Exercise aim: Quote, word for word, every line starting at the line that contains "What parts and" and ending with the last line of the records; include both of these lines and no others.

━━━━━━━━

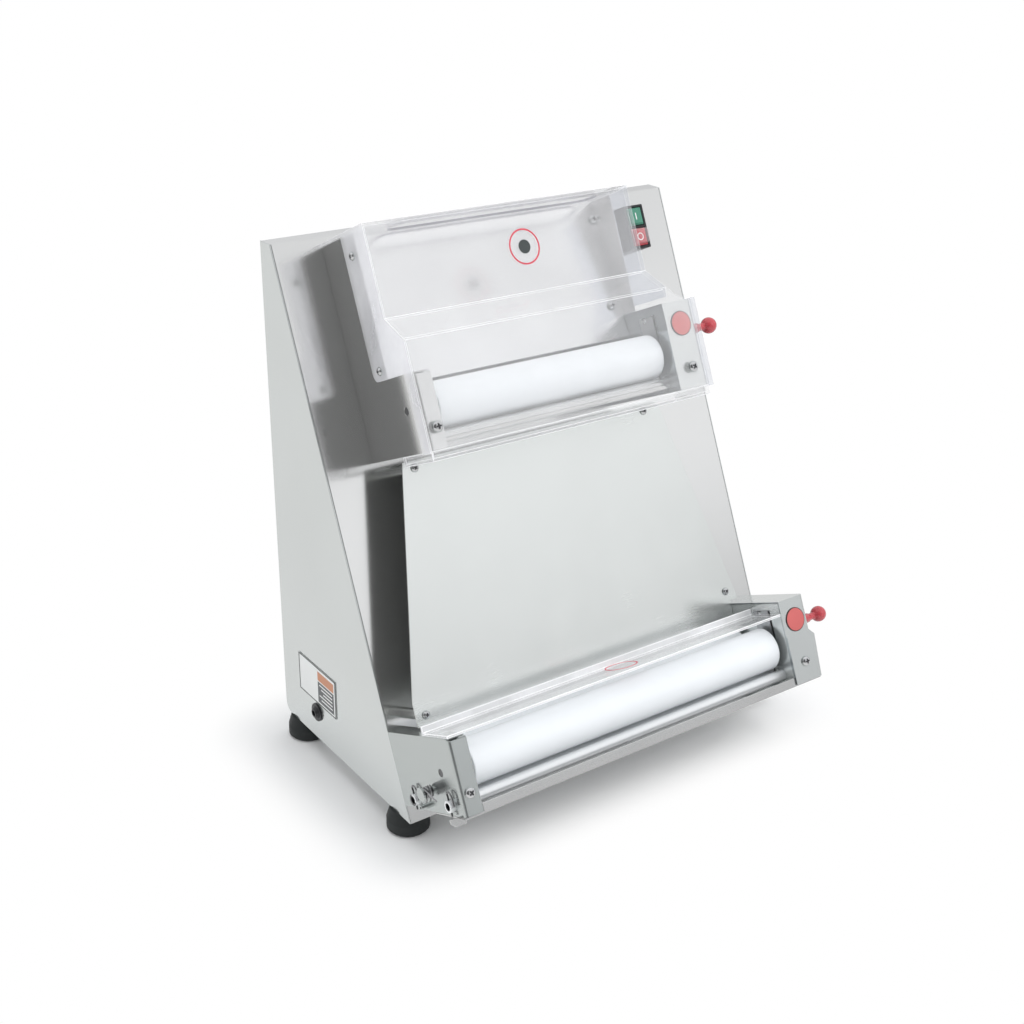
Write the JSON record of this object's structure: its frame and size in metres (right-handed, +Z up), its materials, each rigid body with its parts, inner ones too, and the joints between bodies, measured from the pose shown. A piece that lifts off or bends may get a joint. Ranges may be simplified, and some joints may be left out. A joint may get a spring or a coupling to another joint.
{
  "type": "pizza dough roller machine",
  "caption": "Countertop dough roller: a leaning stainless body with an upper and a lower roller head, a clear hood, a chute between the heads and gap levers on the right.",
  "frame": {"origin": "on the ground under the middle of the machine's overall box", "axes": "+Z up, the front with the rollers looks along -Y, +X is to the right of someone who looks at the back, so the gap knobs are on the +X side"},
  "size_m": [0.5584, 0.3948, 0.6354],
  "materials": {
    "stainless_sheet": "satin stainless sheet",
    "polished_steel": "polished stainless",
    "machined_steel": "machined steel",
    "white_plastic": "smooth food-grade plastic",
    "clear_plastic": "clear polished sheet",
    "red_plastic": "glossy red plastic",
    "green_plastic": "glossy green plastic",
    "black_plastic": "moulded black plastic",
    "rubber": "black rubber",
    "label": "blank printed foil",
    "motor_paint": "grey enamel"
  },
  "bodies": {
    "root": {"back_cover": "stainless_sheet", "base_plate": "stainless_sheet", "cable_gland": "black_plastic", "chute_plate": "stainless_sheet", "drive_belt": "rubber", "drive_chain": "machined_steel", "foot_front_left": "rubber", "foot_front_right": "rubber", "foot_rear_left": "rubber", "foot_rear_right": "rubber", "front_panel": "stainless_sheet", "gearmotor": "motor_paint", "infeed_plate": "stainless_sheet", "left_side_panel": "stainless_sheet", "lower_drive_bearings": "machined_steel", "lower_gear_cover": "stainless_sheet", "lower_guard": "clear_plastic", "lower_left_bearing_plate": "machined_steel", "lower_left_side_plate": "stainless_sheet", "lower_outlet_tray": "stainless_sheet", "lower_red_disc": "red_plastic", "lower_right_bearing_plate": "machined_steel", "motor_cradle": "stainless_sheet", "right_side_panel": "stainless_sheet", "scraper_spring": "polished_steel", "side_label": "label", "switch_housing": "black_plastic", "upper_drive_bearings": "machined_steel", "upper_gear_cover": "stainless_sheet", "upper_hood": "clear_plastic", "upper_left_bearing_plate": "machined_steel", "upper_left_side_plate": "stainless_sheet", "upper_outlet_tray": "clear_plastic", "upper_red_disc": "red_plastic", "upper_right_bearing_plate": "machined_steel"},
    "switch_on": {"switch_on_button": "green_plastic"},
    "switch_off": {"switch_off_button": "red_plastic"},
    "motor_drive": {"motor_pulley": "machined_steel"},
    "upper_drive": {"upper_drive_shaft": "machined_steel"},
    "upper_rear": {"upper_rear_roller": "white_plastic", "upper_rear_shaft": "machined_steel"},
    "upper_carriage": {"upper_roller_carriage": "machined_steel"},
    "upper_front": {"upper_front_roller": "white_plastic", "upper_front_shaft": "machined_steel"},
    "upper_lever": {"upper_gap_lever": "polished_steel"},
    "upper_knob": {"upper_gap_knob": "red_plastic"},
    "upper_front_scraping": {"upper_front_scraper": "polished_steel"},
    "upper_rear_scraping": {"upper_rear_scraper": "polished_steel"},
    "lower_drive": {"lower_drive_shaft": "machined_steel"},
    "lower_rear": {"lower_rear_roller": "white_plastic", "lower_rear_shaft": "machined_steel"},
    "lower_carriage": {"lower_roller_carriage": "machined_steel"},
    "lower_front": {"lower_front_roller": "white_plastic", "lower_front_shaft": "machined_steel"},
    "lower_lever": {"lower_gap_lever": "polished_steel"},
    "lower_knob": {"lower_gap_knob": "red_plastic"},
    "lower_front_scraping": {"lower_front_scraper": "polished_steel", "front_scraper_clip": "polished_steel"},
    "lower_rear_scraping": {"lower_rear_scraper": "polished_steel", "rear_scraper_clip": "polished_steel"}
  },
  "joints": [
    {"name": "lower_drive_spin", "type": "hinge", "parent": "root", "child": "lower_drive", "pos_m": [0.14165, -0.0378, 0.07705], "axis": [1, 0, 0], "continuous": true},
    {"name": "upper_drive_spin", "type": "hinge", "parent": "root", "child": "upper_drive", "pos_m": [0.10165, 0.11216, 0.4062], "axis": [1, 0, 0], "continuous": true},
    {"name": "motor_spin", "type": "hinge", "parent": "root", "child": "motor_drive", "pos_m": [0.08165, 0.0822, 0.097], "axis": [1, 0, 0], "continuous": true},
    {"name": "upper_rear_roller_spin", "type": "hinge", "parent": "root", "child": "upper_rear", "pos_m": [0.00165, 0.05013, 0.43446], "axis": [1, 0, 0], "continuous": true},
    {"name": "upper_carriage_slide", "type": "slide", "parent": "root", "child": "upper_carriage", "axis": [0, -0.91, 0.4146], "range_m": [0, 0.003]},
    {"name": "upper_front_roller_spin", "type": "hinge", "parent": "upper_carriage", "child": "upper_front", "pos_m": [0.00165, 0.00326, 0.45581], "axis": [1, 0, 0], "continuous": true},
    {"name": "upper_lever_turn", "type": "hinge", "parent": "root", "child": "upper_lever", "pos_m": [0.16565, 0.02084, 0.48956], "axis": [1, 0, 0], "range_deg": [0, 60]},
    {"name": "upper_knob_pull", "type": "slide", "parent": "upper_lever", "child": "upper_knob", "axis": [1, 0, 0], "range_m": [0, 0.004], "stiffness_N_per_m": 600, "springref_m": -0.004},
    {"name": "upper_front_scraper_swing", "type": "hinge", "parent": "root", "child": "upper_front_scraping", "pos_m": [0.00165, -0.02134, 0.43076], "axis": [1, 0, 0], "range_deg": [-5, 0], "stiffness_Nm_per_rad": 0.8, "springref_deg": 5.73},
    {"name": "upper_rear_scraper_swing", "type": "hinge", "parent": "root", "child": "upper_rear_scraping", "pos_m": [0.00165, 0.04555, 0.40029], "axis": [1, 0, 0], "range_deg": [0, 5], "stiffness_Nm_per_rad": 0.8, "springref_deg": -5.73},
    {"name": "lower_rear_roller_spin", "type": "hinge", "parent": "root", "child": "lower_rear", "pos_m": [0.00165, -0.09983, 0.10531], "axis": [1, 0, 0], "continuous": true},
    {"name": "lower_carriage_slide", "type": "slide", "parent": "root", "child": "lower_carriage", "axis": [0, -0.91, 0.4146], "range_m": [0, 0.003]},
    {"name": "lower_front_roller_spin", "type": "hinge", "parent": "lower_carriage", "child": "lower_front", "pos_m": [0.00165, -0.14669, 0.12666], "axis": [1, 0, 0], "continuous": true},
    {"name": "lower_lever_turn", "type": "hinge", "parent": "root", "child": "lower_lever", "pos_m": [0.23415, -0.12912, 0.16041], "axis": [1, 0, 0], "range_deg": [0, 60]},
    {"name": "lower_knob_pull", "type": "slide", "parent": "lower_lever", "child": "lower_knob", "axis": [1, 0, 0], "range_m": [0, 0.004], "stiffness_N_per_m": 600, "springref_m": -0.004},
    {"name": "lower_front_scraper_swing", "type": "hinge", "parent": "root", "child": "lower_front_scraping", "pos_m": [0.00165, -0.1713, 0.10161], "axis": [1, 0, 0], "range_deg": [-5, 0], "stiffness_Nm_per_rad": 0.8, "springref_deg": 5.73},
    {"name": "lower_rear_scraper_swing", "type": "hinge", "parent": "root", "child": "lower_rear_scraping", "pos_m": [0.00165, -0.10441, 0.07114], "axis": [1, 0, 0], "range_deg": [0, 5], "stiffness_Nm_per_rad": 0.8, "springref_deg": -5.73},
    {"name": "switch_on_press", "type": "slide", "parent": "root", "child": "switch_on", "axis": [0, 0.91, -0.4146], "range_m": [0, 0.0025], "stiffness_N_per_m": 500, "springref_m": -0.001},
    {"name": "switch_off_press", "type": "slide", "parent": "root", "child": "switch_off", "axis": [0, 0.91, -0.4146], "range_m": [0, 0.0025], "stiffness_N_per_m": 500, "springref_m": -0.001}
  ],
  "couplings": [
    {"joint": "motor_spin", "follows": "lower_drive_spin", "ratio": 1},
    {"joint": "upper_drive_spin", "follows": "lower_drive_spin", "ratio": 1},
    {"joint": "upper_rear_roller_spin", "follows": "lower_drive_spin", "ratio": -1.6471},
    {"joint": "upper_front_roller_spin", "follows": "lower_drive_spin", "ratio": 1.6471},
    {"joint": "upper_lever_turn", "follows": "upper_carriage_slide", "rad_per_m": 349.06},
    {"joint": "lower_rear_roller_spin", "follows": "lower_drive_spin", "ratio": -1.6471},
    {"joint": "lower_front_roller_spin", "follows": "lower_drive_spin", "ratio": 1.6471},
    {"joint": "lower_lever_turn", "follows": "lower_carriage_slide", "rad_per_m": 349.06}
  ]
}
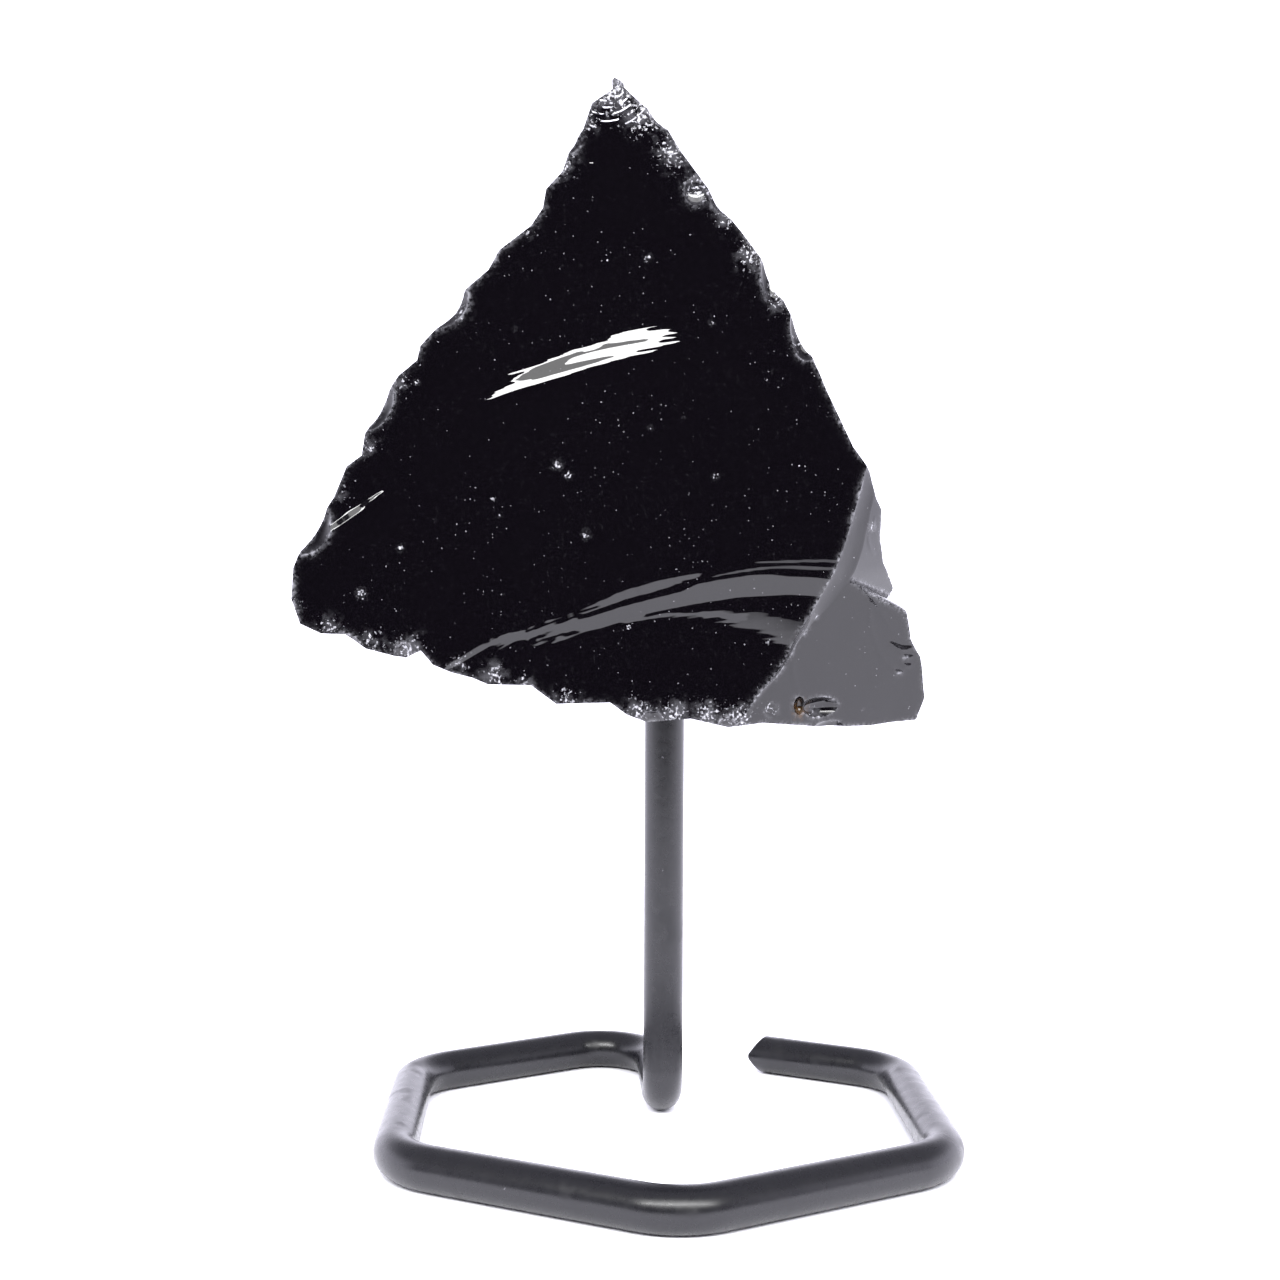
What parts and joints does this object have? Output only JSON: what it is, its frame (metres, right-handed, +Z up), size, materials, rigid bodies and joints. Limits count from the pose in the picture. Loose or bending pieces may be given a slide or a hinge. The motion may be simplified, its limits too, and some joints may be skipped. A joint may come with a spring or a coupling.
{
  "type": "obsidian chunk",
  "caption": "Knapped chunk of black volcanic glass with sharp flaked edges, held upright on a post bent from black steel rod with a flat ring foot.",
  "frame": {"origin": "on the floor under the middle of the whole object's bounding box", "axes": "+Z up along the post, -Y the way the stone's broad front fracture faces, +X to the right seen from the front"},
  "size_m": [0.0609, 0.0546, 0.0984],
  "materials": {
    "volcanic_glass": "glossy",
    "black_powder_coat": "satin"
  },
  "bodies": {
    "root": {"obsidian_chunk": "volcanic_glass", "stand_rod": "black_powder_coat"}
  },
  "joints": []
}
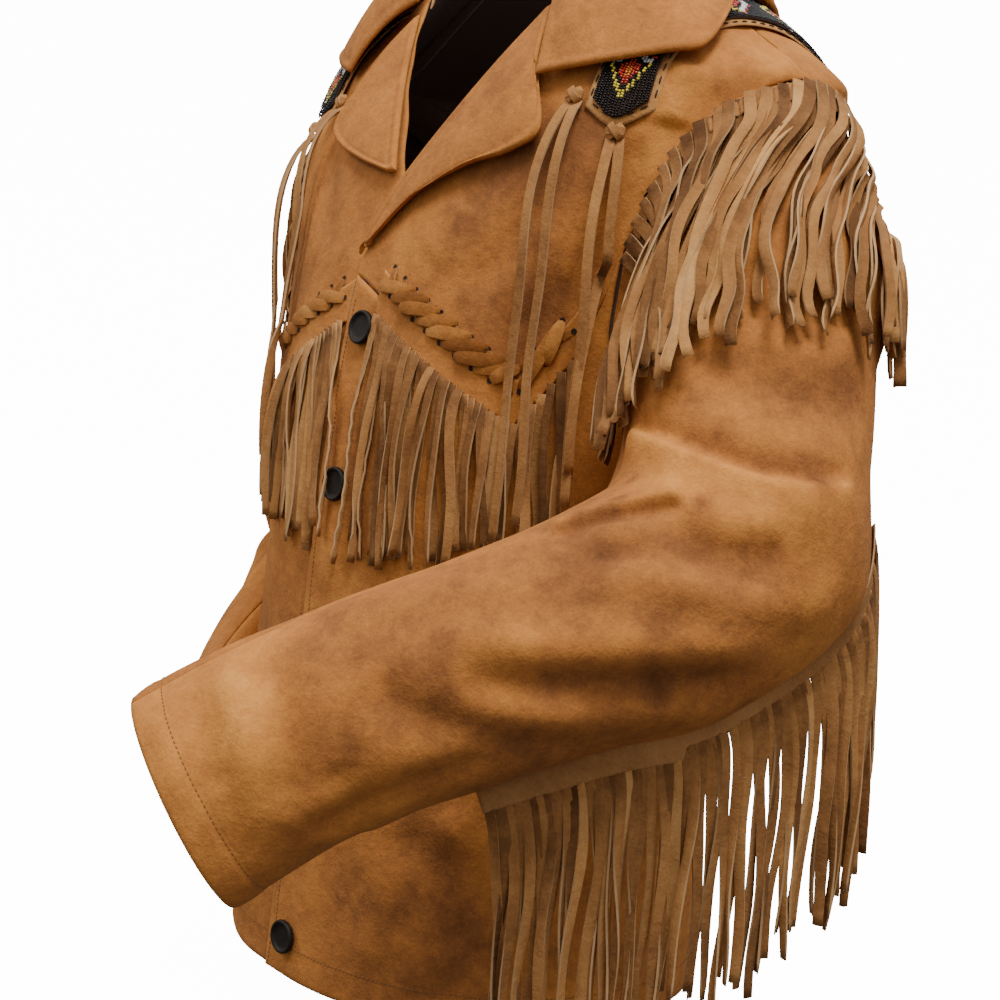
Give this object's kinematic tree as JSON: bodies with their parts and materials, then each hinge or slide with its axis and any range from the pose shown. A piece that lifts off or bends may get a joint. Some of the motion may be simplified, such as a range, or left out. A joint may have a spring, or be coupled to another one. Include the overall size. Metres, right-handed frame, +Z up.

━━━━━━━━

Task answer:
What parts and joints does this object have? Output only JSON: what it is, its frame (metres, right-handed, +Z up), size, materials, rigid bodies and joints. Limits count from the pose in the picture. Loose or bending pieces may be given a slide or a hinge. The motion may be simplified, its limits too, and some joints may be skipped. A joint may come with a spring or a coupling.
{
  "type": "obsidian chunk",
  "caption": "Knapped chunk of black volcanic glass with sharp flaked edges, held upright on a post bent from black steel rod with a flat ring foot.",
  "frame": {"origin": "on the floor under the middle of the whole object's bounding box", "axes": "+Z up along the post, -Y the way the stone's broad front fracture faces, +X to the right seen from the front"},
  "size_m": [0.0609, 0.0546, 0.0984],
  "materials": {
    "volcanic_glass": "glossy",
    "black_powder_coat": "satin"
  },
  "bodies": {
    "root": {"obsidian_chunk": "volcanic_glass", "stand_rod": "black_powder_coat"}
  },
  "joints": []
}
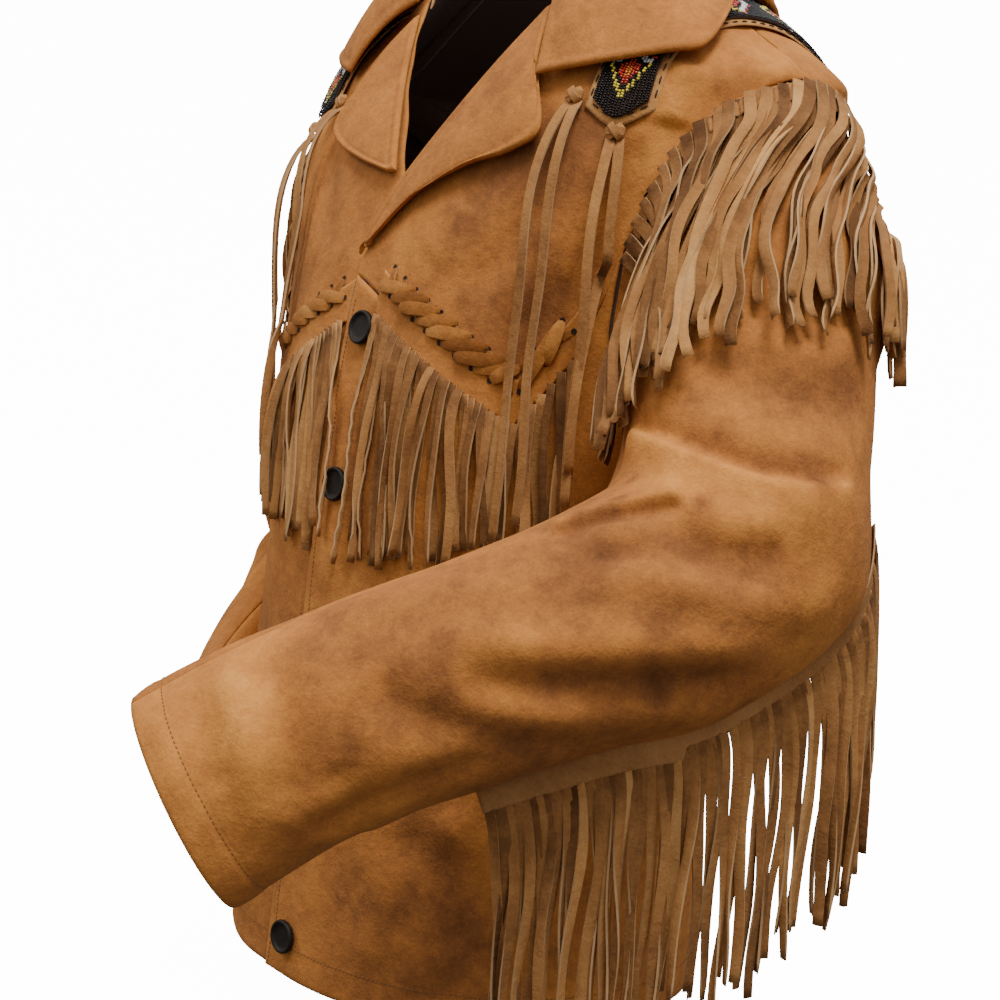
Give this object's kinematic tree as JSON: bodies with their parts and materials, then each hinge or slide with its axis and any range from the pose shown. A piece that lifts off or bends may get a joint. Some of the motion may be simplified, such as a range, or left out. A joint may have a spring, or be coupled to another one. Include the overall size. Metres, right-handed frame, +Z up.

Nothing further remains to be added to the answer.